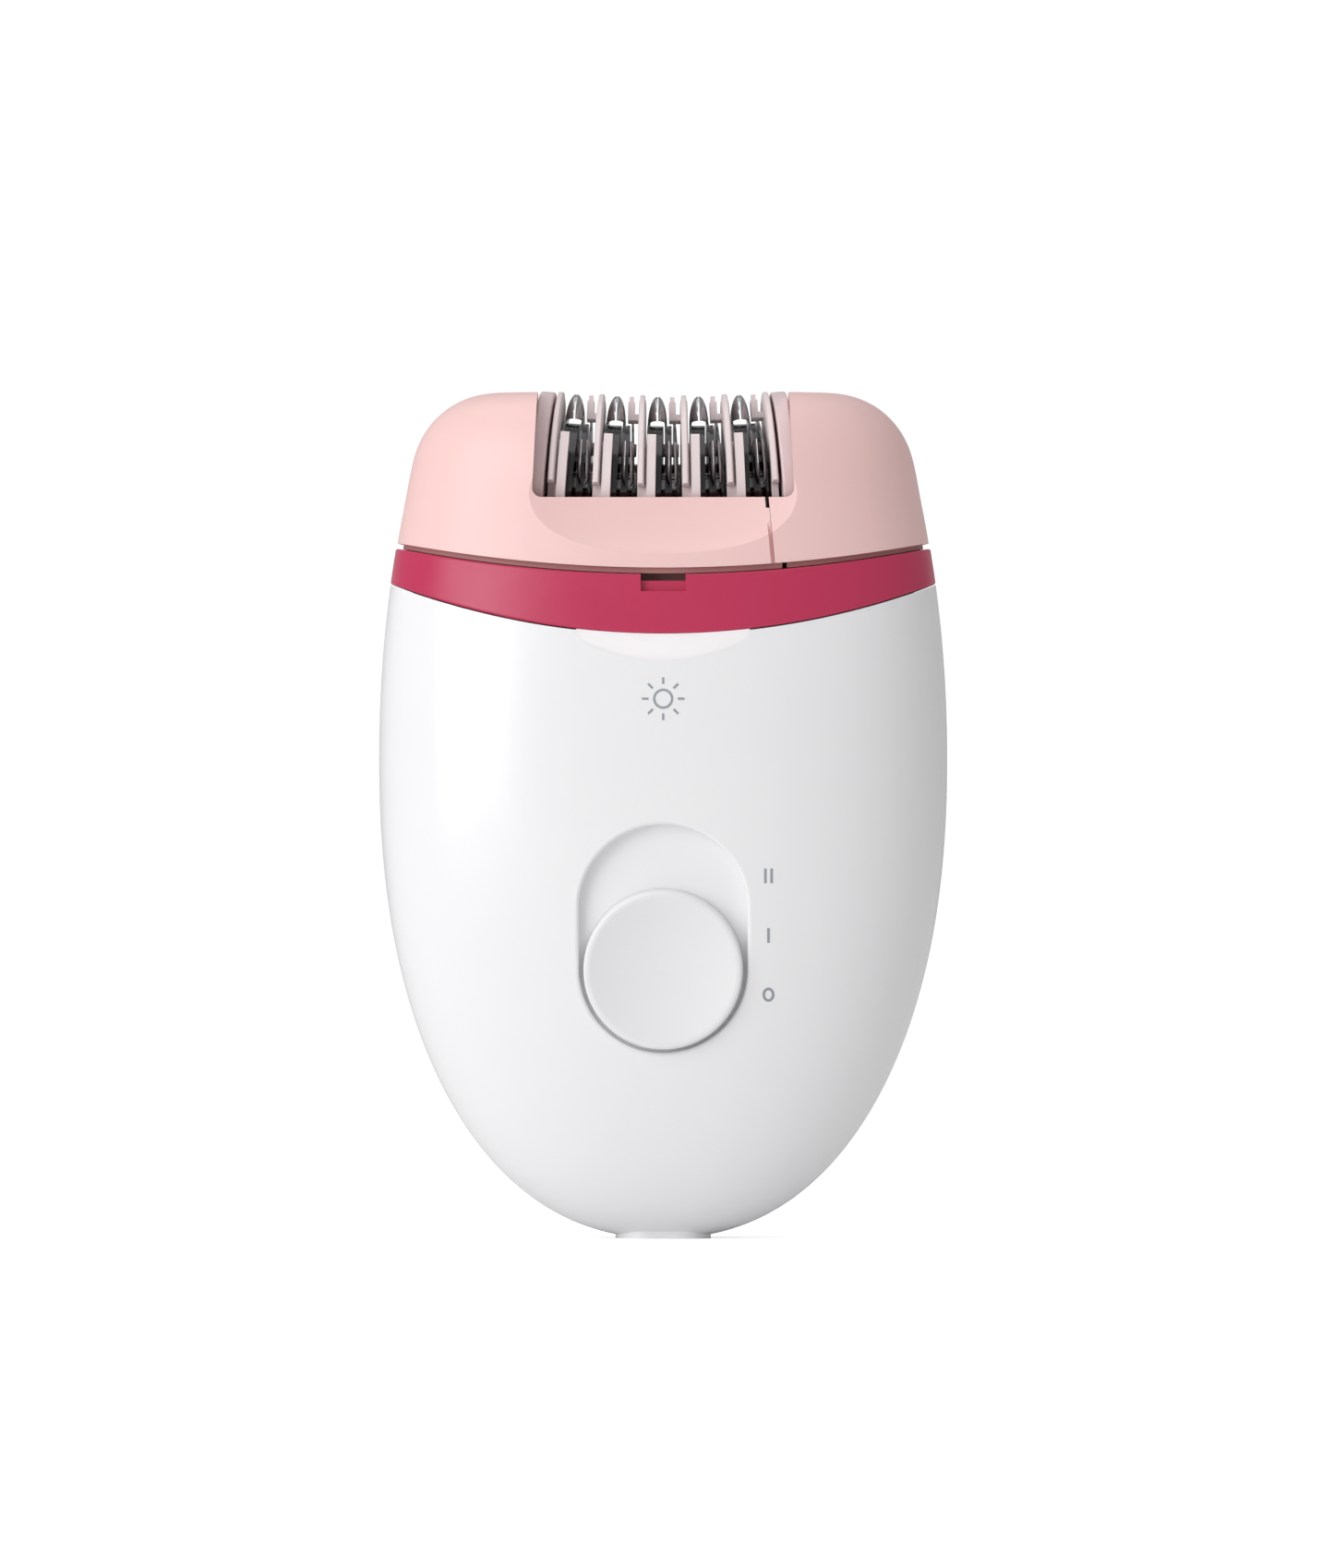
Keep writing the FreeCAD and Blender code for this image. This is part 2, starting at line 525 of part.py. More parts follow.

--

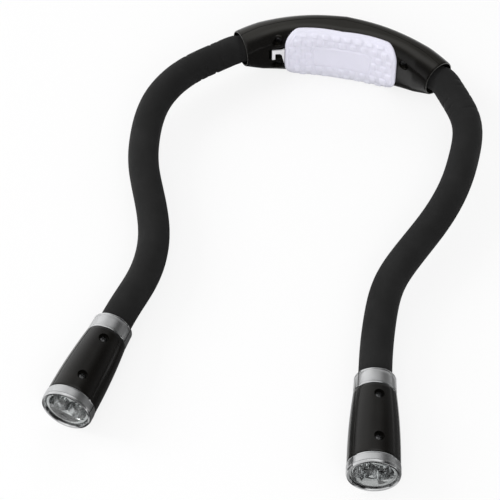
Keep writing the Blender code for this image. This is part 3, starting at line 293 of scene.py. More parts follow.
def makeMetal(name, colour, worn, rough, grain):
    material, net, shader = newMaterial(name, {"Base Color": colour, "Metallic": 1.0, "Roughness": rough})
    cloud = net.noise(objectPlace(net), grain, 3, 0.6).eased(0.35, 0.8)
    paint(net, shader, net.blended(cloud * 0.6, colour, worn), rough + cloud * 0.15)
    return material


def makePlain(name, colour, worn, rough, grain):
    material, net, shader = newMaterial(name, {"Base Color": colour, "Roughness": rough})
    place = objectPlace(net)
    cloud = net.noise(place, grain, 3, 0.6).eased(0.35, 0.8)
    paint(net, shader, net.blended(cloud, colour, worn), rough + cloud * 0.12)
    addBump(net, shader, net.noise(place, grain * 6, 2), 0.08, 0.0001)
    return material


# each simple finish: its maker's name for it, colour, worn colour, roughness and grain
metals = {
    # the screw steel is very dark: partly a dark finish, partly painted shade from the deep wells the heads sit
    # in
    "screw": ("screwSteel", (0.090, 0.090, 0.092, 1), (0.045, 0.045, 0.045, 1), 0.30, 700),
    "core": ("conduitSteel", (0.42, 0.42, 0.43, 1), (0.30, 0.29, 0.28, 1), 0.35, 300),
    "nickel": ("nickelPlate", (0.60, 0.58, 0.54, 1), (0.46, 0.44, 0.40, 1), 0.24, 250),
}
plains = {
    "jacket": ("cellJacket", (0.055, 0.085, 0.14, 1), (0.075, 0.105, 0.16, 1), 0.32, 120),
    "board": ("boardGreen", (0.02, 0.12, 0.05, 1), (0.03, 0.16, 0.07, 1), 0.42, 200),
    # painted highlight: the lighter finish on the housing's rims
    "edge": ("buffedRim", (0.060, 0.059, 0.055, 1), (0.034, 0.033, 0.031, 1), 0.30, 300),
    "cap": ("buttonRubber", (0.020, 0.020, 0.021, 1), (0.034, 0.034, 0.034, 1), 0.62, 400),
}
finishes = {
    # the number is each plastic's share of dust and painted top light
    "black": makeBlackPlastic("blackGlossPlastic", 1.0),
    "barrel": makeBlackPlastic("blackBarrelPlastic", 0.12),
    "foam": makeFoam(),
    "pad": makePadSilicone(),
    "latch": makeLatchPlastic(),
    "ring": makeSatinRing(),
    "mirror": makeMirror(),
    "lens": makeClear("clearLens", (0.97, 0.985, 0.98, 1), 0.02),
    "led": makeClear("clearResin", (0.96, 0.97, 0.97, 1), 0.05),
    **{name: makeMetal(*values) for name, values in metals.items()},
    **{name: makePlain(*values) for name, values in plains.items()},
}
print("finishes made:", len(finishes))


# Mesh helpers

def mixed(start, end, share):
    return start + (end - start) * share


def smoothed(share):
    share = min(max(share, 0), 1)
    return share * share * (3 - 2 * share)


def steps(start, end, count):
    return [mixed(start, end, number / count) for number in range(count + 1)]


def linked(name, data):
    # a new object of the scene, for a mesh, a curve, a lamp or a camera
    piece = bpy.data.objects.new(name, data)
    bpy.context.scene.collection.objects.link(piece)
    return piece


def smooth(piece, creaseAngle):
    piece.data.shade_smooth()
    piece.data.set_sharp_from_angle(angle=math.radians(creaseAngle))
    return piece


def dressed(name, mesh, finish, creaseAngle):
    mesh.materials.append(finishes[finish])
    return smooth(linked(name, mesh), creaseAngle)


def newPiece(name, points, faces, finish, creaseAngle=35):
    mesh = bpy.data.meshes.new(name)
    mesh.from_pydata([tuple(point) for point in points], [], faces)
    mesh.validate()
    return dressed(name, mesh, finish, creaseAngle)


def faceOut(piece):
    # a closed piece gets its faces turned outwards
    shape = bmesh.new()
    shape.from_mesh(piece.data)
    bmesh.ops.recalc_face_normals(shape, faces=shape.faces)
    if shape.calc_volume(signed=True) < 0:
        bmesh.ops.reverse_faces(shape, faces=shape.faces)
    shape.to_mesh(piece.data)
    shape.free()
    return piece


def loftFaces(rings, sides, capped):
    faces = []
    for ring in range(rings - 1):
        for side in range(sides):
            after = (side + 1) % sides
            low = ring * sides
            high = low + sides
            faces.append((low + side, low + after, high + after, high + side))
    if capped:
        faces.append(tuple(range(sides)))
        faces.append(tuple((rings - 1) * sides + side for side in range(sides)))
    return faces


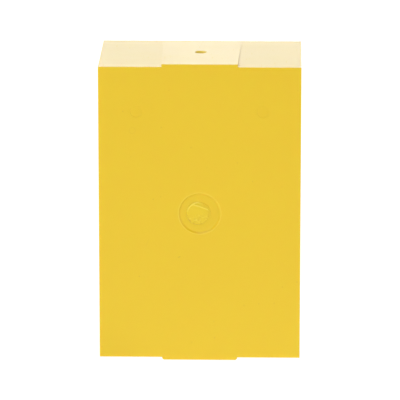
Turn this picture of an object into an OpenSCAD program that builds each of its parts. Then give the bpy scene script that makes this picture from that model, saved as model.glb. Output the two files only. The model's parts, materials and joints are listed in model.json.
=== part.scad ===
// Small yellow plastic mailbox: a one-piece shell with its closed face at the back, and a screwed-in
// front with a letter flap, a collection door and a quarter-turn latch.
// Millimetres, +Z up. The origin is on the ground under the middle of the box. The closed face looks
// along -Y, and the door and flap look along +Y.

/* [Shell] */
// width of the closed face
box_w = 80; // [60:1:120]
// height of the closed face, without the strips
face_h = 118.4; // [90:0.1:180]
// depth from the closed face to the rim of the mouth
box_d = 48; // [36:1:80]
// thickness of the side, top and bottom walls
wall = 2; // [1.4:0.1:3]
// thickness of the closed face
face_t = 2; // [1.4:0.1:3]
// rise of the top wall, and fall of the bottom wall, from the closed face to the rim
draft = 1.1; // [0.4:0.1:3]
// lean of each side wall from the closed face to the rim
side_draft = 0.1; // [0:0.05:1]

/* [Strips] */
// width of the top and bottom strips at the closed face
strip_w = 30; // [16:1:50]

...

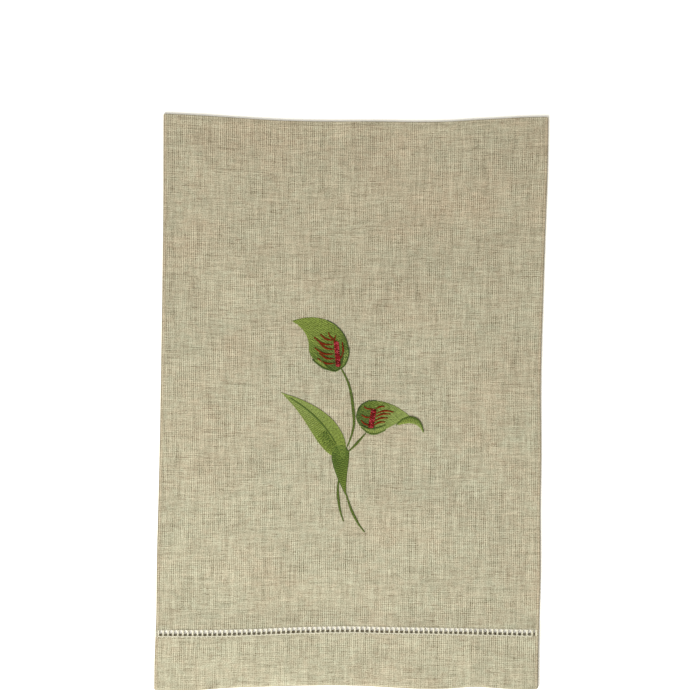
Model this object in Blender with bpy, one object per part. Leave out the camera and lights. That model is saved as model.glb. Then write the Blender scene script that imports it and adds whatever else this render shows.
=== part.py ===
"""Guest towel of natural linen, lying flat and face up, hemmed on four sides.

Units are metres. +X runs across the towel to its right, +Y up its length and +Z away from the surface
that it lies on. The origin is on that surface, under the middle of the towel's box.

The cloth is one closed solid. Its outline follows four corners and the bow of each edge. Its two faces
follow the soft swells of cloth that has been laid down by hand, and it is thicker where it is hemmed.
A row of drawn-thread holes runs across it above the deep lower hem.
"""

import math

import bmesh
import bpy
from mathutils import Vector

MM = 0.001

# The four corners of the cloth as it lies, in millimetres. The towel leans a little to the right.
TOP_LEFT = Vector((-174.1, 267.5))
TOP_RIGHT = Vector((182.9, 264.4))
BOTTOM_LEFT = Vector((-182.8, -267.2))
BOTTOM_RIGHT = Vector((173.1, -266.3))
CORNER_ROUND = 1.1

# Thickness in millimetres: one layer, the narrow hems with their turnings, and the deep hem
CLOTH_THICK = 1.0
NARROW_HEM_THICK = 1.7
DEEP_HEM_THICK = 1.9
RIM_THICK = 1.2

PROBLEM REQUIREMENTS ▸
Output only the lines from the one containing "Model this object" through the one containing "that it lies", inclusive, exactly as written.

ANSWER TO THE PROBLEM ▸
Model this object in Blender with bpy, one object per part. Leave out the camera and lights. That model is saved as model.glb. Then write the Blender scene script that imports it and adds whatever else this render shows.
=== part.py ===
"""Guest towel of natural linen, lying flat and face up, hemmed on four sides.

Units are metres. +X runs across the towel to its right, +Y up its length and +Z away from the surface
that it lies on. The origin is on that surface, under the middle of the towel's box.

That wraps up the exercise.